* start Collected material *
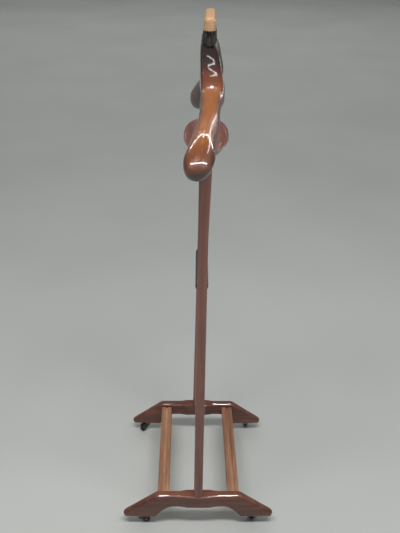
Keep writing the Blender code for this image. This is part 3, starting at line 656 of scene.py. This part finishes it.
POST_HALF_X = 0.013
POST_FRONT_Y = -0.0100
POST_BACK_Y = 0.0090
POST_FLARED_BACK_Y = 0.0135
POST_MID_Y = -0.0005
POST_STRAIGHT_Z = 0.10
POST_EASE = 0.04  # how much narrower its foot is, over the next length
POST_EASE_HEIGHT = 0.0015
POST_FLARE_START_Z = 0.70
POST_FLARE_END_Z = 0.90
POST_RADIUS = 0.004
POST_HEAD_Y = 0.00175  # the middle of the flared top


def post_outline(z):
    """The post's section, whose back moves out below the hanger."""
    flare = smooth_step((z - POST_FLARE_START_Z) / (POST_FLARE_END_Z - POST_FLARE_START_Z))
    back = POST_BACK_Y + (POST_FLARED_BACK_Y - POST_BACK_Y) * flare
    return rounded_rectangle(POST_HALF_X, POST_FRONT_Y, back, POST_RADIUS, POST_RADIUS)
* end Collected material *
## The task
Take the lines above and print them exactly.

## Output for this task
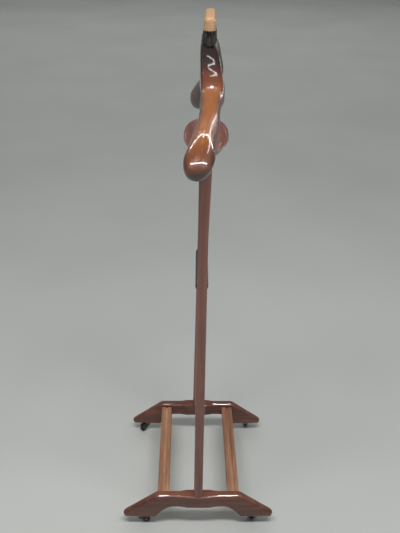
Keep writing the Blender code for this image. This is part 3, starting at line 656 of scene.py. This part finishes it.
POST_HALF_X = 0.013
POST_FRONT_Y = -0.0100
POST_BACK_Y = 0.0090
POST_FLARED_BACK_Y = 0.0135
POST_MID_Y = -0.0005
POST_STRAIGHT_Z = 0.10
POST_EASE = 0.04  # how much narrower its foot is, over the next length
POST_EASE_HEIGHT = 0.0015
POST_FLARE_START_Z = 0.70
POST_FLARE_END_Z = 0.90
POST_RADIUS = 0.004
POST_HEAD_Y = 0.00175  # the middle of the flared top


def post_outline(z):
    """The post's section, whose back moves out below the hanger."""
    flare = smooth_step((z - POST_FLARE_START_Z) / (POST_FLARE_END_Z - POST_FLARE_START_Z))
    back = POST_BACK_Y + (POST_FLARED_BACK_Y - POST_BACK_Y) * flare
    return rounded_rectangle(POST_HALF_X, POST_FRONT_Y, back, POST_RADIUS, POST_RADIUS)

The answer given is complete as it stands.